Class BlockIdGenerator


  • public class BlockIdGenerator
    extends Object
    Version:
    Jul 16, 2016
    Author:
    Axel-C. Ngonga Ngomo (ngonga@informatik.uni-leipzig.de), Mohamed Sherif (sherif@informatik.uni-leipzig.de)
    • Constructor Detail

      • BlockIdGenerator

        public BlockIdGenerator​(String props,
                                String measureName,
                                double threshold)
        Initializes the generator. The basic idea here is the following: First, pick a random instance origin. That is the center upon which the block ids will be computed. Each measure can return the threshold for blocking that is equivalent to the similarity threshold given in by the user. For euclidean metrics, this value is the same. Yet, for metrics that squeeze space, this might not be the case.

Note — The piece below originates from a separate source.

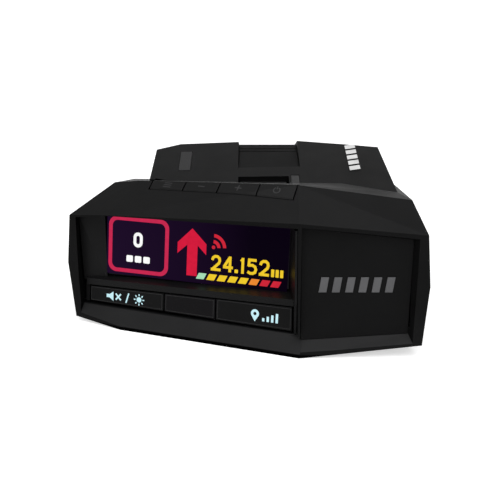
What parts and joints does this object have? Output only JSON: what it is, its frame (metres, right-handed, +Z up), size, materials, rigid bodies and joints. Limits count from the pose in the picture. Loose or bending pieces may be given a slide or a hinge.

It is important to notice that the generation assumes that the size of props.split("|") is the same as dimensions.
        Parameters:
        props - List of properties that make up each dimension
        measureName - Name of the measure to be used to compute the similarity of instances
        threshold - General similarity threshold for blocking
    • Method Detail

      • getBlocksToCompare

        public static ArrayList<ArrayList<Integer>> getBlocksToCompare​(ArrayList<Integer> blockId)
        Computes the ids of all the blocks surrounding a given block for comparison Will be extremely useful for parallelizing as we can use blocking on T and S as then put use locality
        Parameters:
        blockId -
        Returns:
        the ids of all the blocks surrounding a given block for comparison
      • getBlockId

        public ArrayList<Integer> getBlockId​(Instance a)
        Computes the block ID for a given instance a. The idea behind the blocking is to tile the target space into blocks of dimension thresdhold^dimensions. Each instance s from the source space is then compared with the blocks lying directly around s's block and the block where s is.
        Parameters:
        a - The instance whose blockId is to be computed
        Returns:
        The ID for the block of a